When I got home these two pieces of my life collided. The Lord wrecked me. How did my plans for being single meet up with this piece of the puzzle that the Lord had dropped into my life? Upon getting back to Vegas, I was a restless mess. This idea of all the school paperwork piled up on my desk waiting to be handled could only be compared to a tiger hiding in my room waiting to pounce on and devour me. Where were these feelings coming from? Was the Lord asking me not to go? Could He possibly be changing my plans to match His? I couldn’t handle such an abrupt changing of everything I had planned. Everything I thought was going to happen, everything I had planned the Lord was tearing down. Why hadn’t I been consulting my Jesus about this all summer? The most ridiculous part of it all was that Zach is the answer to the prayer I have been praying for years. For the husband that I have longed for, who will always love Jesus more than he loves me. Who will lead me and our family in the ways of the Lord. We share a heart for ministry that can only be explained by the Lord’s divine hand.
Everything was falling into place in the way that the Lord had tried to show me it would, and yet still I fought. Yet, still I questioned.
After several, several days of restless praying. Of crying with Jesus. Of seeking Godly counsel, I have come to some decisions.
I am not going back to school. Vegas is home for now until the Lord tells me it is time to move. While Zach works towards finishing his degree we will both be working and saving money for our future.
For marriage, and life and working in ministry together.
No, contrary to some people’s belief, I am NOT engaged.
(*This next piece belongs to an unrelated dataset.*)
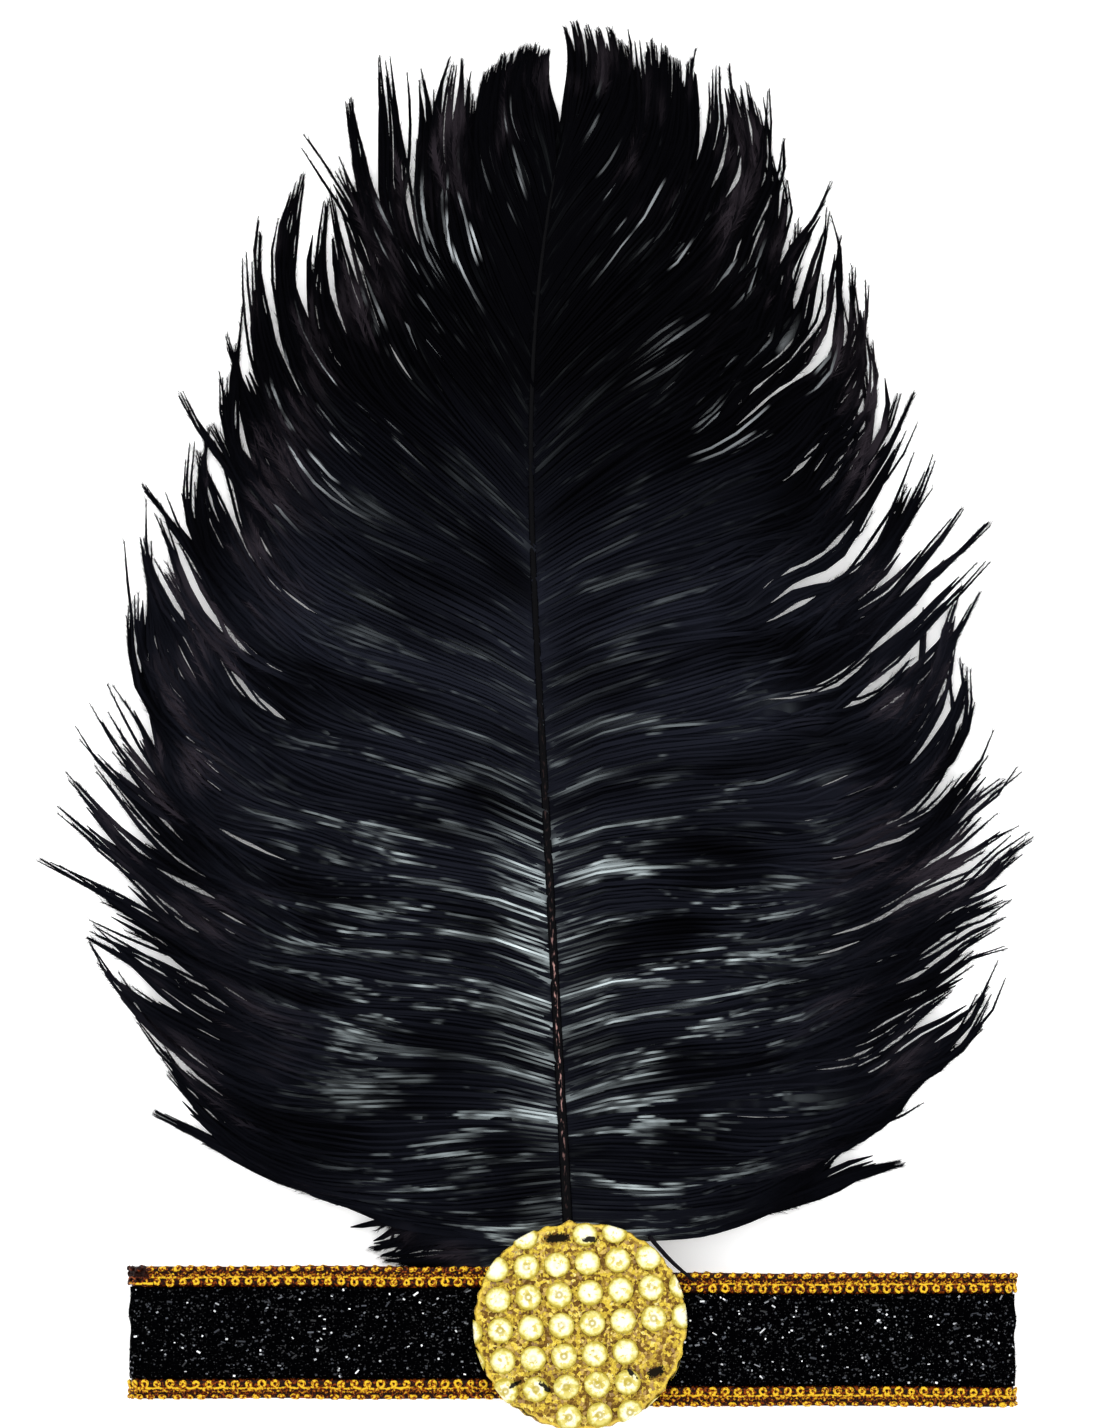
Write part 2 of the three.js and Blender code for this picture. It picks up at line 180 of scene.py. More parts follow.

Is it crazy? Maybe. Obedience often is. Obedience sometimes looks crazy from the outside looking in. Sometimes even from the inside looking out. Messy, not planned, out of your hands, sometimes not making sense to anyone around you.
Requiring faith.
We are jumping into the great unknown. There are a lot of unanswered questions.
But, I am not alone.
Watching the pieces of the puzzle called life fall into place in the Lord’s perfect timing. Trusting that He loves me and knows me more than I know myself.
The Lord has big plans, of this I am sure.